У нас каменноугольную смолу с фенольного озера будут вывозить — эту яму надо чем-то заполнить. Глиняные карьеры на Восточном тоже надо рекультивировать. Есть больше ста свалок в центральной экологической зоне. После их рекультивации путем вывоза останутся карьеры, чем их заполнять? И как раз-таки после разработки месторождения в Ошурково у нас будет необходимый инертный закладочный материал. То есть отходы не просто не опасны. Их можно будет даже заново применить с пользой.
«Люди туда ездят полюбоваться»
— Раньше вы были против разработки Ошурковского месторождения. Что изменилось?

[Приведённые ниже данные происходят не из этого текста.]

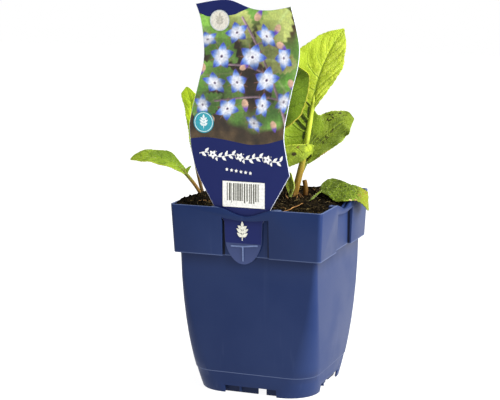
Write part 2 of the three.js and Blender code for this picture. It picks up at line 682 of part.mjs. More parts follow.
// Label: a wavy board that narrows to a rounded tongue behind the strap
function labelShape() {
  const shape = new THREE.Shape();
  const left = TONGUE_CENTRE - TONGUE_HALF;
  const right = TONGUE_CENTRE + TONGUE_HALF;
  const shoulder = TONGUE_HALF - TONGUE_TAPER;
  const full = TONGUE_HALF - TONGUE_FULLNESS;
  const through = (points) => points.forEach(([x, z]) => shape.lineTo(x, z));
  const curve = (points) => shape.splineThru(points.map(([x, z]) => new THREE.Vector2(x, z)));
  const roundEnd = (from, to) => shape.bezierCurveTo(
    TONGUE_CENTRE + from[0], from[1], TONGUE_CENTRE + to[0], to[1],
    TONGUE_CENTRE + to[2], to[3],
  );
  shape.moveTo(left, TONGUE_TOP);
  shape.lineTo(TONGUE_CENTRE - shoulder, TONGUE_SHOULDER);
  roundEnd([-full, TONGUE_FLANK], [-TONGUE_ROUNDING, TONGUE_BOTTOM, 0, TONGUE_BOTTOM]);
  roundEnd([TONGUE_ROUNDING, TONGUE_BOTTOM], [full, TONGUE_FLANK, shoulder, TONGUE_SHOULDER]);
  shape.lineTo(right, TONGUE_TOP);
  through(RIGHT_SLOPE);
  curve(RIGHT_EDGE);
  curve(TOP_EDGE);
  curve(LEFT_EDGE);
  through(LEFT_SLOPE);
  shape.lineTo(left, TONGUE_TOP);
  return shape;
}

function labelGeometry() {
  const flat = new THREE.ExtrudeGeometry(labelShape(), {
    depth: LABEL_THICKNESS, bevelEnabled: false, curveSegments: 6,
  });
  return flat.rotateX(Math.PI / 2).translate(0, LABEL_FACE + LABEL_THICKNESS, 0);
}

// Scene
function piece(name, geometry, colour, roughness) {
  const material = new THREE.MeshStandardMaterial({ color: colour, roughness, metalness: 0 });
  const mesh = new THREE.Mesh(geometry, material);
  mesh.name = name;
  return mesh;
}

const plant = new THREE.Group();
plant.add(piece("pot", geometryOf(potSolid()), COLOURS.pot, 0.45));
plant.add(piece("soil", geometryOf(soilSolid()), COLOURS.soil, 0.95));
plant.add(piece("label", geometryOf(solid(labelGeometry())), COLOURS.label, 0.35));
for (const [name, leaf] of Object.entries(LEAVES)) {
  plant.add(piece(name, geometryOf(leafSolid(leaf)), leaf.colour, 0.6));
}
plant.add(piece("shoot_stub", geometryOf(stubSolid()), COLOURS.bud, 0.7));

export default plant;
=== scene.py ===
"""Eastern borage in a square nursery pot, with its plastic plant label.

Sizes are in millimetres in the tables below and in metres in the scene. +Z is up, the side of
the pot that holds the label faces -Y, and the origin is under the middle of the pot. Colours in
the tables are screen values of 0 to 255.
"""

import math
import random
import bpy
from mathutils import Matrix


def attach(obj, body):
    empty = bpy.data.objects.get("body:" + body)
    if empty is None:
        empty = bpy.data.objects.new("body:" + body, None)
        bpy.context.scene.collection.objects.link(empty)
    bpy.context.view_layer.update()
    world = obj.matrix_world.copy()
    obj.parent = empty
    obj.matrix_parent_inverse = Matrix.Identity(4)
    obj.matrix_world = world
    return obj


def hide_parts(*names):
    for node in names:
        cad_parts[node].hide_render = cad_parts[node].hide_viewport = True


bl_info = {
    "name": "Potted Eastern Borage",
    "version": (1, 0, 0),
    "blender": (4, 5, 0),
    "location": "View3D > Sidebar > Borage",
    "description": "Builds a young eastern borage in its nursery pot with a plant label",
    "category": "Add Mesh",
}

import bpy
from mathutils import Matrix, Vector, noise

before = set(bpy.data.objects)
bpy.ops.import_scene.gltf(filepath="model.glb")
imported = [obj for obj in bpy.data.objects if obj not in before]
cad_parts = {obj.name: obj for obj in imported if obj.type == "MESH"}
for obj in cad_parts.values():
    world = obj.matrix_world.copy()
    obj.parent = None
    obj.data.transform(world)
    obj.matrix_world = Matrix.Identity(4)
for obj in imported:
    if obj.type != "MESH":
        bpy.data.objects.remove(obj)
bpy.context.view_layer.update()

MM = 0.001

# View of the photograph
VIEW_AZIMUTH = 20.84
VIEW_ELEVATION = 10.09
VIEW_DISTANCE = 1.0595
VIEW_RIGHT = -0.01566
VIEW_UP = 0.1289
FOCAL_PIXELS = 1462
FRAME_PIXELS = 500
SENSOR_WIDTH = 36

# Studio, in metres: turn from the front and rise of each light in degrees, its distance, width
# and colour
FLOOR_SIZE = 6
LIGHTS_AIM = 0.1
LIGHTS = {
    "key": (82, 32, 1.6, 1.3, (1.0, 0.99, 0.97)),
    "front": (-10, 35, 1.8, 1.4, (1.0, 1.0, 1.0)),
    "top": (180, 78, 1.6, 1.6, (1.0, 1.0, 1.0)),
}

# Pot
POT_HEIGHT = 134
RIM_BEVEL = 0.28
BEVEL_ANGLE = 42
SMOOTH_ANGLE = 38
SEAM_HEIGHT = 15.6
COLLAR_LOW = 100
SOCKET_HIGH = 127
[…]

— Я был против того экстенсивного проекта, но технологии меняются. Если сейчас будет нормальный проект на 25 лет работы с минимальным воздействием, это хорошо.
Я был в городе Апатиты четыре раза. И мне бы хотелось, чтобы Улан-Удэ был таким же зеленым, с таким же чистым воздухом, как Апатиты. Неподалеку там город Кировск с очень популярным горнолыжным курортом. Неужели люди за огромные деньги едут покататься на горных лыжах в апатит-нефелиновой пыли? У меня приятель, москвич, работал в США. Оттуда уехал в Апатиты и остался. Ему там хорошо. Вот вам ответ.
Еще пример: компания-партнер «АпатитАгро» организовала промышленный туризм на Томинский ГОК и на Коркинский разрез. И люди туда ездят полюбоваться. На Коркинском разрезе раньше вообще была беда. Федеральную трассу перекрывали из-за дыма с капельками серной кислоты, поселок Роза сползал в карьер. Сейчас там растут трава, деревья. ГОК заполняет разрез и оттуда обратно выкачивают себе воду. Работает система.
Бурятия — это нищий, который сидит на сундуке с бриллиантами и просит подаяния у Москвы. Из 700 месторождений отрабатывается, может быть, 70. А ведь есть важнейшие месторождения: того же лития, который сейчас всем нужен, глинозема, марганца, хрома. Всё есть, но лежит без дела. Так, может, инвесторы не идут, потому что видят, как к ним тут недоброжелательно относятся? Хотя рискуют своими деньгами, чтобы принести доход и пользу Бурятии.